Report Improper Surcharging of Visa Payment Methods
If you suspect that you were improperly charged for using your Visa credit or debit card, here’s how to report it to Visa:
- Be sure to keep your receipt or any documentation of the transaction and surcharge fees.
- If there is a lack of proper disclosure, take photos or videos of the location of the merchandise, the register or point-of-sale area where you paid, and the entrance of the business.
- Call the customer support number for your card and report it to a support agent.
- Report it directly to Visa via the Report a Purchase Issue Form.

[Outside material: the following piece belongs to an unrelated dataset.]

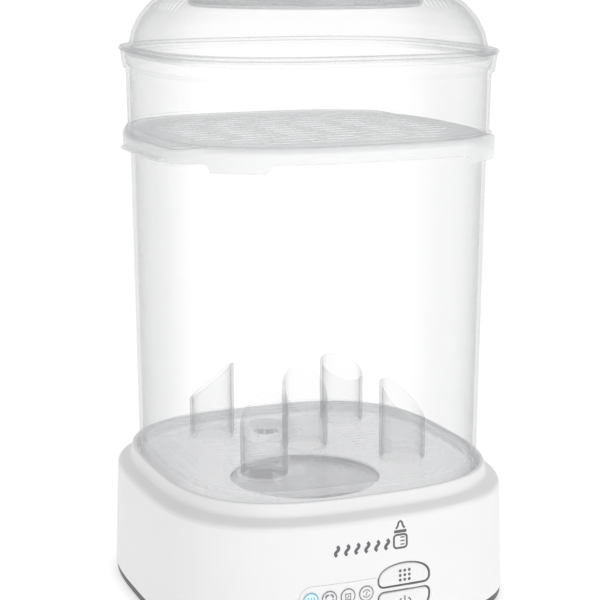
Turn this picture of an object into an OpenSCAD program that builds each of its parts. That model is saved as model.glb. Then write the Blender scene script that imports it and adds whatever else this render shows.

- Consider posting reviews online to warn other consumers of the improper fees.
Additional Resources
For more information about Visa surcharge regulations and requirements, visit Visa’s official merchant regulations and fees page.
Bottom Line
Businesses that want to offset credit card processing costs without facing penalties must comply with Visa’s surcharging rules. While surcharges can help business owners offset the cost of processing fees, improper implementation can lead to hefty fines, compliance issues, and even the loss of the ability to accept Visa payments. The key to compliant surcharging is clear disclosure, staying within the 3% cap (or state limits, whichever is lower), and ensuring proper notification to your payment processor. Before implementing a surcharge program, review Visa’s official merchant regulations to ensure full compliance.